China's blue-chip shares were sharply higher on Wednesday after State media said a selling ban on major shareholders brought in to help arrest a market crash last summer would remain in place until the government publishes new rules on such disposals.
The ban was set to expire at the end of this week, but after markets crashed 7 percent on Monday, the China Securities Regulatory Commission said it would implement a new policy to manage the pace of stakeholder sales, without specifying when the new policy would be implemented.
The benchmark Shanghai Composite Index surged 2.25 percent to 3,361.84 points, while the Shenzhen Component Index finished the day up 2.24 percent at 11,724.88 points.

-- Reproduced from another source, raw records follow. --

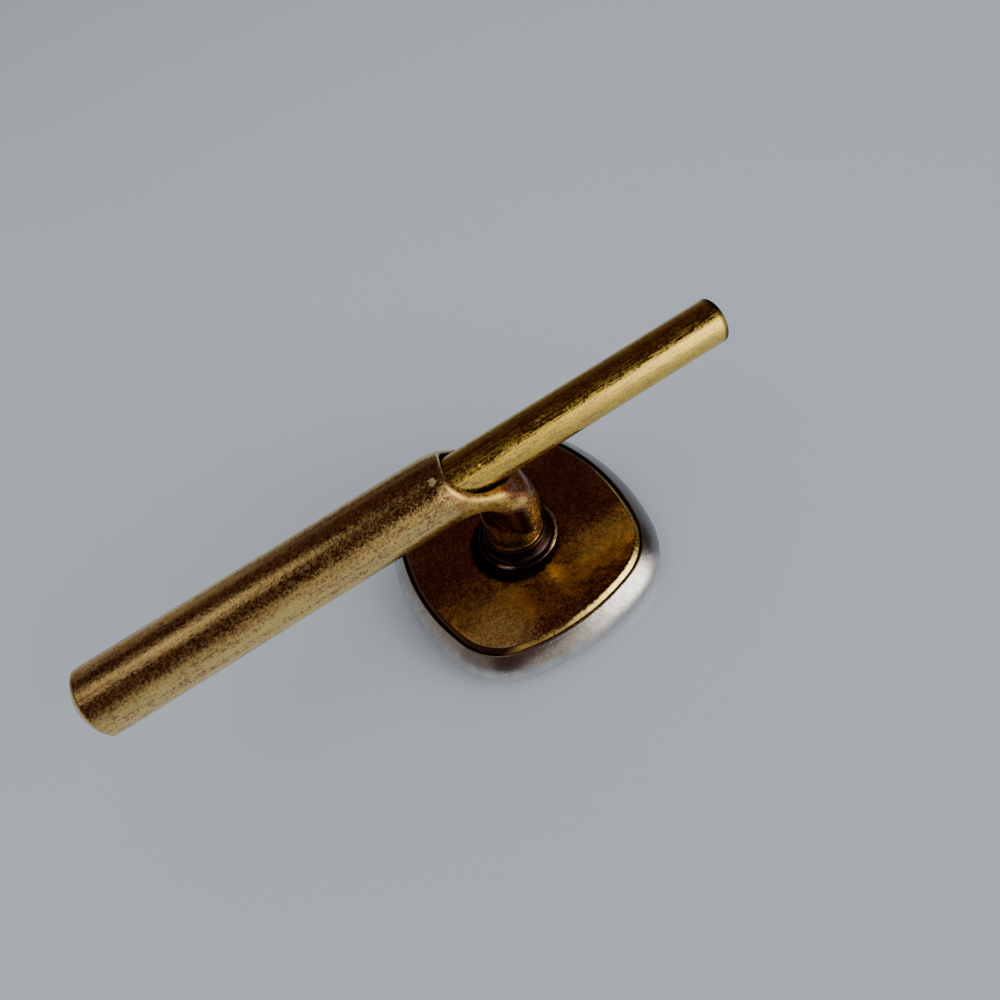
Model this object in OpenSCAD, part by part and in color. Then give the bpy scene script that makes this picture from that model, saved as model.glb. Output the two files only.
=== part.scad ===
// Dress stud seen from the back: a cushion-shaped head, a bent tube that
// stands on its back plate, and a sprung rod that slides in the tube.
// It lies on its face. The origin is the centre of the face, +Z goes up the
// post and +X runs along the bar towards the free end of the rod.

/* [Head] */
// Width of the head across the middle of its sides
head_w = 9.46; // [8.5:0.02:11]
// Thickness of the head, from the face to the back plate
head_t = 1.65; // [1.65:0.05:2.4]
// Bulge of the rounded rim outside the seam round the back plate
rim_bulge = 0.57; // [0.4:0.01:0.6]
// Radius of the rounded rim, seen in section
rim_r = 0.8; // [0.65:0.05:0.8]
// Radius of the slightly bowed sides, at the seam
side_r = 8; // [7:0.1:12]
// Radius of the rounded corners, at the seam
corner_r = 2.3; // [1.8:0.05:3]
// Thickness of the front wall of the hollow shell
face_t = 0.55; // [0.4:0.05:0.8]
// Width of the ledge inside the shell that carries the back plate
ledge_w = 0.6; // [0.5:0.05:1]
// Turn of the head about the post, against the line of the bar
head_turn = 3; // [-10:0.5:10]

/* [Back plate] */
// Thickness of the back plate
plate_t = 0.5; // [0.4:0.05:0.6]
// Width of the open seam between the shell and the back plate
seam_gap = 0.05; // [0.02:0.01:0.1]

/* [Tube] */
// Outside diameter of the barrel, three thirty-seconds of an inch
tube_d = 2.38; // [2.36:0.02:2.48]
// Wall of the tube
tube_wall = 0.2; // [0.15:0.01:0.22]
// Height of the bar's centre line above the back plate
bar_h = 4.9; // [4.2:0.05:6]
// Radius of the bend, at the centre line of the tube
bend_r = 1.25; // [1.25:0.05:1.8]
// Diameter of the post, where the bending has drawn the tube narrower
post_d = 2.1; // [2:0.02:2.2]
// Distance of the post from the head's centre, towards the rod
post_x = 0.1; // [0:0.01:0.3]
// Length of the barrel, from the head's centre to its closed end
barrel_len = 14.2; // [12:0.1:18]
// Radius of the shallow dome on the closed end
end_dome_r = 1.7; // [1.3:0.1:4]

/* [Opening in the bend] */
// Distance from the head's centre back to the lip of the opening
lip_x = 1.36; // [1.2:0.02:1.6]
// Radius of the scooped cut, seen from the side
scoop_r = 2.67; // [2.2:0.01:3.2]
// Height of the scooped cut's lowest point, against the bar's centre line
scoop_low = -0.39; // [-0.5:0.01:-0.2]
// Slope of the cut beyond the post's centre line, in degrees
drop_slope = 55; // [45:1:65]
// Height of the rounded shoulder under the rod, against the bar's centre line
shoulder_top = -1; // [-1.2:0.01:-1]
// Radius of the shoulder's rounded edge
shoulder_r = 0.9; // [0.6:0.05:1.1]
// Height over which the tube narrows from its own diameter to the post's
taper_h = 1; // [0.5:0.1:1.4]
// Depth of the wide mouth, from the lip to the narrow neck behind it
mouth_len = 0.4; // [0.3:0.05:0.8]
// Length of the narrow neck that guides the rod
neck_len = 1.2; // [0.8:0.05:2]

/* [Rod] */
// Diameter of the rod, one sixteenth of an inch
rod_d = 1.59; // [1.5:0.01:1.6]
// Reach of the rod beyond the head's centre
rod_reach = 9; // [6:0.1:12]
// Gap all round between the rod and the neck, and between its head and the bore
slide_gap = 0.04; // [0.02:0.01:0.06]
// Length of the rod's head, which keeps it in the barrel
rod_head_len = 1; // [0.6:0.1:1.6]
// Radius of the rounded edge at the free end of the rod
rod_edge_r = 0.08; // [0.04:0.01:0.2]

/* [Collar] */
// Radius of the collar's foot on the back plate
foot_r = 1.5; // [1.45:0.01:1.8]
// Thickness of the collar's foot
foot_t = 0.18; // [0.1:0.02:0.24]
// Radius of the collar's upper edge
collar_r = 1.16; // [1.14:0.01:1.4]
// Height of the collar above the back plate
collar_h = 0.7; // [0.4:0.05:1]

/* [Hidden] */
$fn = 96;
part_gap = 0.02;
corner_lap = 0.01;
end_wall = 0.6;
rod_rest_gap = 0.05;
over = 1;

tube_r = tube_d / 2;
bore_r = tube_r - tube_wall;
post_r = post_d / 2;
rod_r = rod_d / 2;
rod_head_r = bore_r - slide_gap;
neck_r = rod_r + slide_gap;
bar_z = head_t + bar_h;
bend_z = bar_z - bend_r;
neck_x = -lip_x - mouth_len;
neck_end_x = neck_x - neck_len;
rod_head_x = neck_end_x - rod_rest_gap;
post_foot_z = head_t - plate_t;
shoulder_z = bar_z + shoulder_top - shoulder_r;
taper_z = shoulder_z - tube_r / 2;
scoop_z = bar_z + scoop_low + scoop_r;
scoop_x = sqrt(pow(scoop_r, 2) - pow(scoop_z - bar_z - tube_r, 2)) - lip_x;
drop_z = scoop_z - sqrt(pow(scoop_r, 2) - pow(scoop_x - post_x, 2));

// The seam's outline has four bowed sides and four corners, all tangent arcs:
// a corner's centre is side_r - corner_r away from the centre of each side
seam_half = head_w / 2 - rim_bulge;
side_off = side_r - seam_half;
arc_dist = side_r - corner_r;
corner_off = (sqrt(2 * arc_dist * arc_dist - side_off * side_off) - side_off) / 2;
side_half_angle = atan2(corner_off, corner_off + side_off);

// Half width of the square, set cornerwise, that cuts off the bowed sides
// where the corners begin
function clip_half(grow) =
    ((side_r + grow) * (cos(side_half_angle) + sin(side_half_angle)) - side_off) / sqrt(2);

// Outline of the seam, grown evenly by grow
module cushion(grow = 0) {
    union() {
        intersection() {
            intersection_for(turn = [0 : 90 : 270])
                rotate(turn) translate([-side_off, 0]) circle(r = side_r + grow);
            rotate(45) square(2 * clip_half(grow), center = true);
        }
        for (turn = [0 : 90 : 270])
            rotate(turn) translate([corner_off, corner_off]) circle(r = corner_r + grow);
    }
}

// Section of a disc whose rounded rim bulges outside the radius r of the seam
module rimmed_section(r) {
    rim_x = r + rim_bulge - rim_r;
    square([rim_x, head_t]);
    translate([0, rim_r]) square([r + rim_bulge, head_t - 2 * rim_r]);
    for (z = [rim_r, head_t - rim_r]) translate([rim_x, z]) circle(r = rim_r);
}

// The solid cushion: four sectors for the bowed sides, and four discs that
// cross them a little past the tangent lines for the corners
module solid_cushion() {
    for (turn = [0 : 90 : 270]) rotate(turn) {
        translate([-side_off, 0])
            rotate(-side_half_angle)
                rotate_extrude(angle = 2 * side_half_angle) rimmed_section(side_r);
        translate([corner_off, corner_off])
            rotate_extrude() rimmed_section(corner_r + corner_lap);
    }
}

module face_shell() {
    recess_z = post_foot_z - part_gap;
    color("silver") rotate(head_turn) difference() {
        solid_cushion();
        translate([0, 0, recess_z]) linear_extrude(plate_t + over) cushion();
        translate([0, 0, face_t]) linear_extrude(recess_z - face_t + part_gap) cushion(-ledge_w);
    }
}

module back_plate() {
    color("darkgoldenrod") difference() {
        translate([0, 0, post_foot_z]) rotate(head_turn) linear_extrude(plate_t) cushion(-seam_gap);
        translate([post_x, 0, post_foot_z - over])
            cylinder(r = post_r + part_gap, h = plate_t + 2 * over);
    }
}

module post_collar() {
    color("peru") translate([post_x, 0, head_t + part_gap]) rotate_extrude() difference() {
        union() {
            square([foot_r - foot_t / 2, foot_t]);
            translate([foot_r - foot_t / 2, foot_t / 2]) circle(r = foot_t / 2);
            polygon([[0, 0], [foot_r - foot_t, foot_t], [collar_r, collar_h], [0, collar_h]]);
        }
        translate([0, -over]) square([post_r + part_gap, collar_h + 2 * over]);
    }
}

// A round bar along X, from x0 to x1 at the height of the bar's centre line
module bar_along(r, x0, x1) {
    translate([x0, 0, bar_z]) rotate([0, 90, 0]) cylinder(r = r, h = x1 - x0);
}

// The barrel with its domed end, and the bend
module barrel_and_bend() {
    bend_x = post_x - bend_r;
    intersection() {
        bar_along(tube_r, -barrel_len, bend_x);
        translate([end_dome_r - barrel_len, 0, bar_z]) union() {
            sphere(r = end_dome_r);
            rotate([0, 90, 0]) cylinder(r = end_dome_r, h = barrel_len);
        }
    }
    translate([bend_x, 0, bend_z]) rotate([90, 0, 0])
        rotate_extrude(angle = 90) translate([bend_r, 0]) circle(r = tube_r);
}

// The post, with the rounded shoulder that the bend leaves on top of it
module post() {
    translate([post_x, 0, 0]) {
        translate([0, 0, post_foot_z]) cylinder(r = post_r, h = taper_z - taper_h - post_foot_z);
        translate([0, 0, taper_z - taper_h]) cylinder(r1 = post_r, r2 = tube_r, h = taper_h);
        translate([0, 0, taper_z]) cylinder(r = tube_r, h = shoulder_z - taper_z);
        translate([0, 0, shoulder_z]) rotate_extrude() intersection() {
            union() {
                translate([tube_r - shoulder_r, 0]) circle(r = shoulder_r);
                square([tube_r - shoulder_r, shoulder_r]);
            }
            square(tube_d);
        }
    }
}

// What the scooped opening takes from the outside of the bend
module opening_cut() {
    cut_w = 2 * tube_d;
    translate([scoop_x, tube_d, scoop_z]) rotate([90, 0, 0]) cylinder(r = scoop_r, h = cut_w);
    translate([post_x, -tube_d, drop_z]) rotate([0, drop_slope, 0]) translate([-over, 0, 0]) cube(cut_w);
}

module bent_tube() {
    color("goldenrod") difference() {
        union() {
            difference() {
                barrel_and_bend();
                opening_cut();
            }
            post();
        }
        bar_along(bore_r, neck_x, tube_d);
        bar_along(neck_r, neck_end_x - over, neck_x + over);
        bar_along(bore_r, end_wall - barrel_len, neck_end_x);
    }
}

module sliding_rod() {
    color("goldenrod") {
        bar_along(rod_r, rod_head_x - rod_head_len / 2, rod_reach - rod_edge_r);
        bar_along(rod_head_r, rod_head_x - rod_head_len, rod_head_x);
        bar_along(rod_r - rod_edge_r, rod_reach - 2 * rod_edge_r, rod_reach);
        translate([rod_reach - rod_edge_r, 0, bar_z]) rotate([0, 90, 0])
            rotate_extrude() translate([rod_r - rod_edge_r, 0]) circle(r = rod_edge_r);
    }
}

face_shell();
back_plate();
post_collar();
bent_tube();
sliding_rod();
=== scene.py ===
# Dress stud seen from the back: a silver cushion head with a tarnished gold
# plate, and a bent gold tube with a sliding rod. All sizes are in millimetres
# until a mesh is made, and w counts up from the bar's centre line.
import math

import bpy
import numpy as np
from mathutils import Euler, Matrix


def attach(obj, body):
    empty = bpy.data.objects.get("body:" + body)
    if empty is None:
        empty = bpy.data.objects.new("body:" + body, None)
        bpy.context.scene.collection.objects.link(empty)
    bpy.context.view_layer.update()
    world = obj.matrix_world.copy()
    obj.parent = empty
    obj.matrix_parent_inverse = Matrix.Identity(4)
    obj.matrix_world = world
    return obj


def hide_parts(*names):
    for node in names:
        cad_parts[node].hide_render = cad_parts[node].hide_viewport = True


MM = 0.001

# Head
HEAD_TURN = math.radians(3)
HEAD_T = 1.65
RIM_BULGE = 0.57
RIM_R = 0.8
RIM_SLOPE = math.radians(39)  # slope of the upper rim where it meets the seam
RIM_DROP = 0.006  # how far the upper rim starts below the seam's level
SEAM_HALF = 4.16
SIDE_R = 8.0
CORNER_R = 2.3
FACE_T = 0.55
LEDGE_W = 0.6
PLATE_T = 0.5
SEAM_GAP = 0.06
UNDER_GAP = 0.02  # gap under the plate
PLATE_RISE = 0.14  # how far the plate's middle stands above the seam
PLATE_CROWN = 0.03
PLATE_EDGE_W = 0.2
PLATE_EDGE_H = 0.16
PLATE_CHAMFER = 0.02
SEAM_LIP_R = 0.03

# Post and collar
POST_X = 0.1
POST_R = 1.05
POST_TOP = 3.73
POST_TAPER = 0.08
POST_EDGE = 0.12
POST_BLEND = 0.06
FOOT_R = 1.5
COLLAR_R = 1.17
COLLAR_H = 0.7
COLLAR_BEAD_R = 0.09
COLLAR_EDGE_R = 0.07
COLLAR_GAP = 0.01  # gap between the collar and the plate
COLLAR_LAP = 0.1  # how far the collar reaches into the post

# Tube and rod
BAR_Z = 6.55
TUBE_R = 1.19
BORE_R = 0.99
MOUTH_R = 0.91
NECK_R = 0.835
NECK_X = -1.76
NECK_END_X = -2.96
NECK_LAP = 0.5  # how far the neck's bore runs on into the barrel's
NECK_ROUND = 0.04
BORE_ROUND = 0.05
BARREL_END_X = -14.2
END_WALL = 0.6
END_DOME_R = 1.7
ROD_R = 0.795
ROD_END_X = 9.12
ROD_HEAD_R = 0.95
ROD_HEAD_X = -3.01
ROD_HEAD_LEN = 1.0
ROD_CROWN = 0.06
ROD_EDGE = 0.07


def smooth_min(a, b, k):
    """Union of two distance fields, blended over a width of k."""
    h = np.clip(0.5 + 0.5 * (b - a) / k, 0, 1)
    return b + (a - b) * h - k * h * (1 - h)


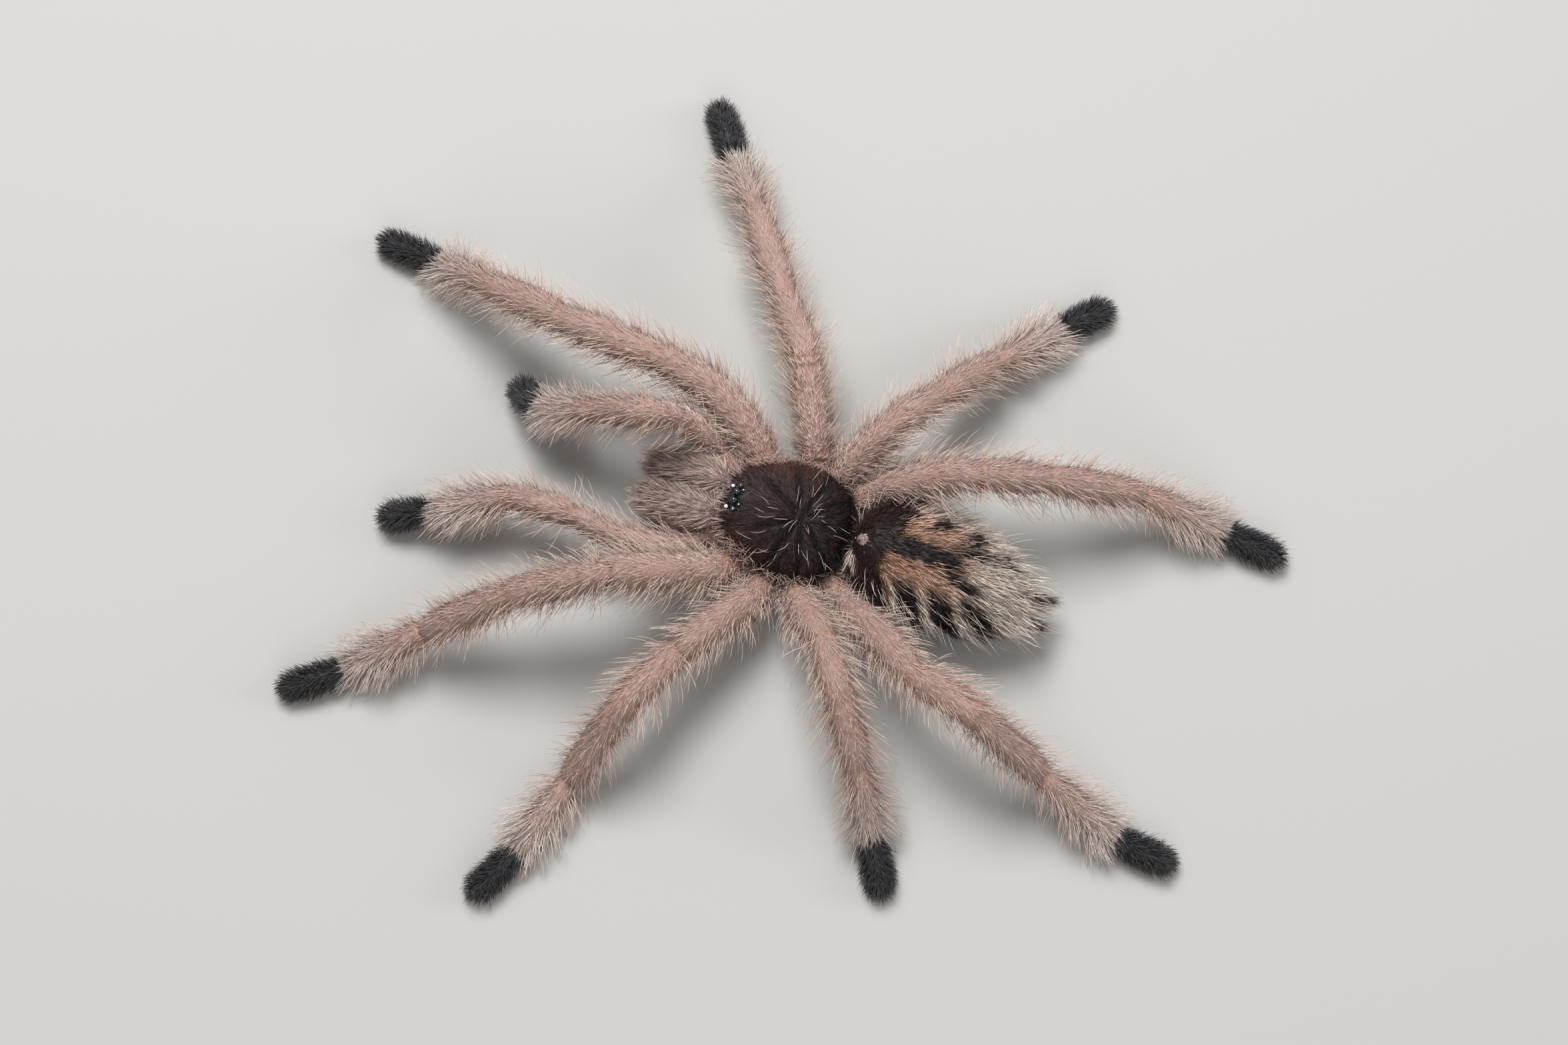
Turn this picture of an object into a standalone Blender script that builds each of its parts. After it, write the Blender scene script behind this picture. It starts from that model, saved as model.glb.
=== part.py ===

The CSI 300 Index of the biggest companies traded in Shanghai and Shenzhen jumped 1.75 percent to 3,539.81 points.
The ChiNext Index, which tracks the country's NASDAQ-style board for growth enterprises rose 2.14 percent to 2,468.37 points.
A total of 698.7 billion yuan ($106.62 billion) in shares changed hands on the Shanghai and Shenzhen exchanges.
Most sectors surged on Wednesday, with iron and steel, coal and the nonferrous metals sectors outperforming the market.
Shen Weizheng, fund manager at Shanghai-based Ivy Capital, said extending share sale restrictions would prolong the bearishness sentiment in the market.
"It's like the sword of the Damocles, always hanging over your head. The best way is to remove restrictions altogether," Shen said.
The yuan's weakness, renewed volatility in the Chinese stock markets and a slowing economy have put China's policymaking at the forefront of global market risks at the start of 2016, along with the pace of expected increases in U.S. interest rates.